Supplied records:
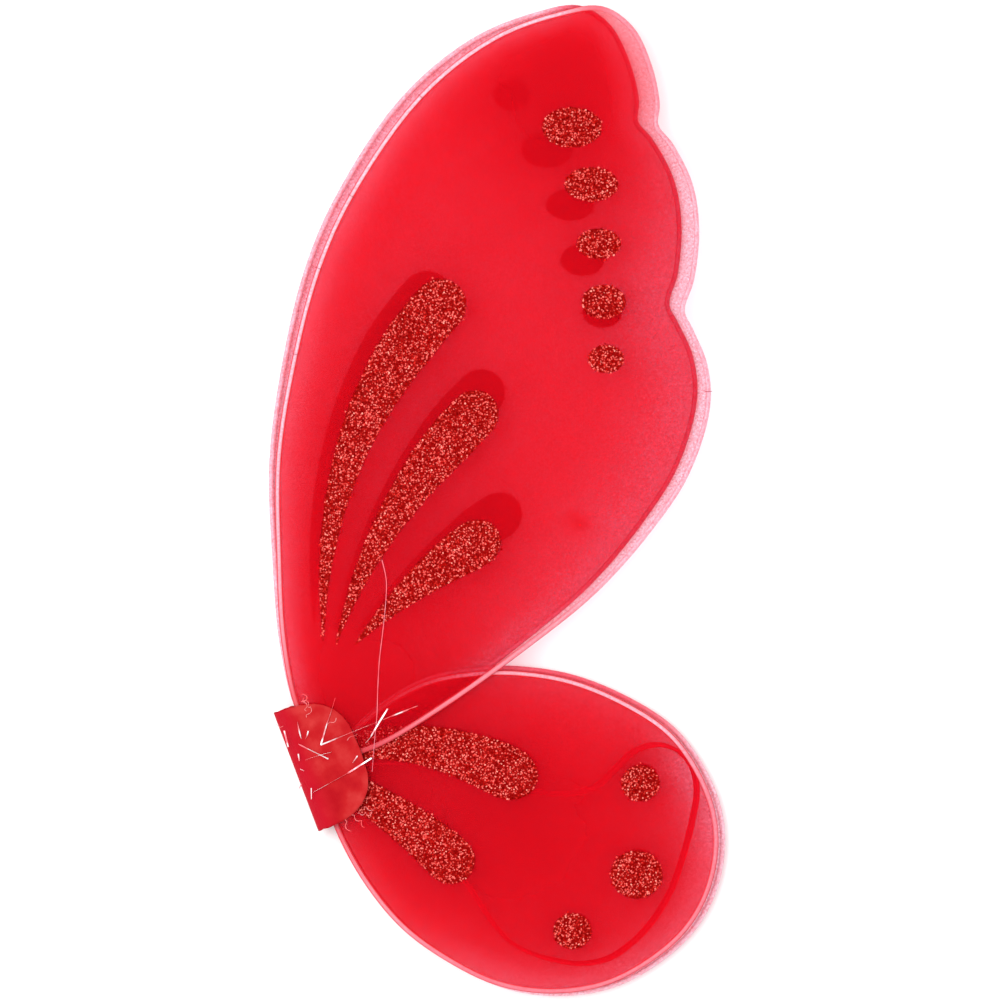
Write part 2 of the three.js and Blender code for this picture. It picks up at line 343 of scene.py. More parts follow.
def elasticMaterial():
    material, tree = newMaterial("braided elastic")
    where = node(tree, "ShaderNodeTexCoord").outputs["UV"]
    braids = []
    for turn in (45, -45):
        slant = node(tree, "ShaderNodeMapping", {"Vector": where, "Rotation": (0, 0, math.radians(turn))})
        braids.append(node(tree, "ShaderNodeTexWave", {"Vector": slant.outputs[0], "Scale": 1.4,
                                                       "Distortion": 0.3}).outputs["Fac"])
    braid = mathNode(tree, "MULTIPLY", *braids)
    colour = ramp(tree, braid, [(0.0, (0.60, 0.006, 0.020)), (0.5, (0.86, 0.014, 0.040))])
    return finished(material, principled(tree, {
        "Base Color": colour, "Roughness": 0.75, "Specular IOR Level": 0.1,
        "Normal": bumpNode(tree, braid, 0.2),
    }))


# Each flake gets a random place on the ramp, from painted shade to a painted glint, over the flakes' red.
def flakeMaterial():
    material, tree = newMaterial("glitter flakes")
    shade_and_glint = node(tree, "ShaderNodeAttribute", attribute_name="shade_and_glint").outputs["Fac"]
    colour = ramp(tree, shade_and_glint, [(0.0, (0.15, 0.0001, 0.0001)), (0.3, (0.34, 0.0015, 0.001)),
                               (0.55, (0.55, 0.018, 0.014)), (0.8, (0.78, 0.095, 0.082)),
                               (0.96, (0.86, 0.15, 0.13)), (1.0, (0.95, 0.30, 0.24))])
    return finished(material, principled(tree, {"Base Color": colour, "Roughness": 0.4, "Metallic": 0.15,
                                                "Specular IOR Level": 0.0}))


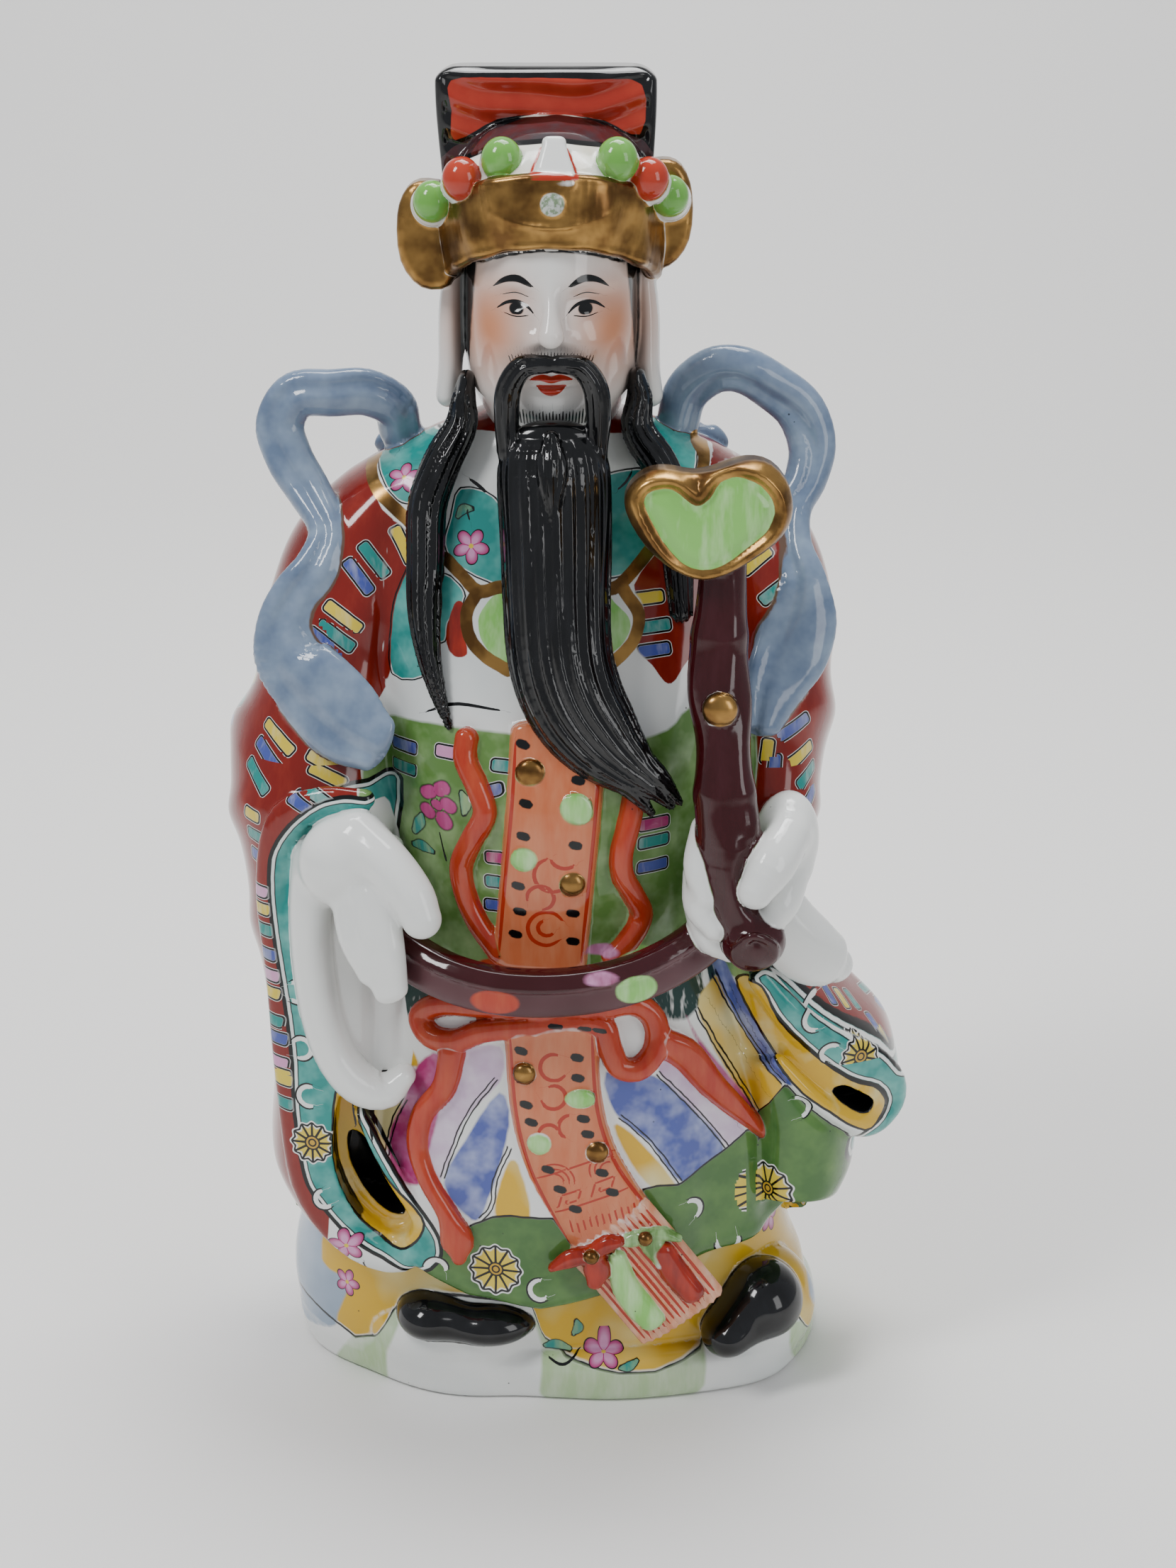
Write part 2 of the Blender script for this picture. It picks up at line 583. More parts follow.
def on_robe(rows, wide, thick, lift=0.0):
    """Stations on the front of the robe, with a width of their own where a row gives one."""
    return [[x, front_of(x, z) - lift, z, *(width or [wide]), thick] for x, z, *width in rows]


def mirrored(rows, middle):
    return [[2 * middle - row[0], *row[1:]] for row in rows]


def strands(count, depth):
    """Long combed grooves along a lock of hair."""

    def rise(run, u, v):
        wander = 0.6 * np.sin(7 * run + 2.2 * u)
        grooves = np.cos(count * u + wander) + 0.4 * np.cos(2.3 * count * u - 2 * wander)
        return depth * np.minimum(run / 0.08, 1) * grooves

    return rise


def scarf_rise(run, u, v):
    crease = -1.3 * bump(u, 0.25 + 0.2 * np.sin(9 * run), 0.28) * (v > 0)
    return crease + 0.5 * np.sin(26 * run + 2 * u)


def belt_rise(run, u, v):
    """A rounded roll along the top of a flat band."""
    return np.where(v > 0, 0.5 * bump(u, -0.45, 0.2) - 0.7 * smooth_step(-0.32, -0.18, u), 0)


def stem_rise(run, u, v):
    grain = 0.35 * np.cos(5 * u + 2.4 * np.sin(8 * run))
    return grain + 0.5 * bump(run, 0.22, 0.03) + 0.6 * bump(run, 0.62, 0.03)


def plinth_rise(p, angle):
    """The waves of the base's outline."""
    return 3 * bump(angle, 0.8, 0.25) - 4.5 * bump(angle, -0.85, 0.35) - 2.5 * bump(angle, -0.1, 0.16)


def tier_rise(p, angle):
    """The hat's front panel: sunk a little in its rim, with soft waves across."""
    across = np.abs(p[:, 0] + 3.3)
    panel = smooth_step(30, 27.6, across) * smooth_step(374, 379, p[:, 2])
    panel = panel * smooth_step(398.5, 396.6, p[:, 2])
    wave = 0.8 * np.sin(0.75 * (p[:, 2] - 0.006 * (p[:, 0] + 3) ** 2) + 0.5 * np.sin(0.2 * p[:, 0]))
    return np.where(p[:, 1] < 0, panel * (wave - 1.0), 0)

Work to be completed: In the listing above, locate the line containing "Write part 2 of the Blender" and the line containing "return grain +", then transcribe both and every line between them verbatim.

Completed task:
Write part 2 of the Blender script for this picture. It picks up at line 583. More parts follow.
def on_robe(rows, wide, thick, lift=0.0):
    """Stations on the front of the robe, with a width of their own where a row gives one."""
    return [[x, front_of(x, z) - lift, z, *(width or [wide]), thick] for x, z, *width in rows]


def mirrored(rows, middle):
    return [[2 * middle - row[0], *row[1:]] for row in rows]


def strands(count, depth):
    """Long combed grooves along a lock of hair."""

    def rise(run, u, v):
        wander = 0.6 * np.sin(7 * run + 2.2 * u)
        grooves = np.cos(count * u + wander) + 0.4 * np.cos(2.3 * count * u - 2 * wander)
        return depth * np.minimum(run / 0.08, 1) * grooves

    return rise


def scarf_rise(run, u, v):
    crease = -1.3 * bump(u, 0.25 + 0.2 * np.sin(9 * run), 0.28) * (v > 0)
    return crease + 0.5 * np.sin(26 * run + 2 * u)


def belt_rise(run, u, v):
    """A rounded roll along the top of a flat band."""
    return np.where(v > 0, 0.5 * bump(u, -0.45, 0.2) - 0.7 * smooth_step(-0.32, -0.18, u), 0)


def stem_rise(run, u, v):
    grain = 0.35 * np.cos(5 * u + 2.4 * np.sin(8 * run))
    return grain + 0.5 * bump(run, 0.22, 0.03) + 0.6 * bump(run, 0.62, 0.03)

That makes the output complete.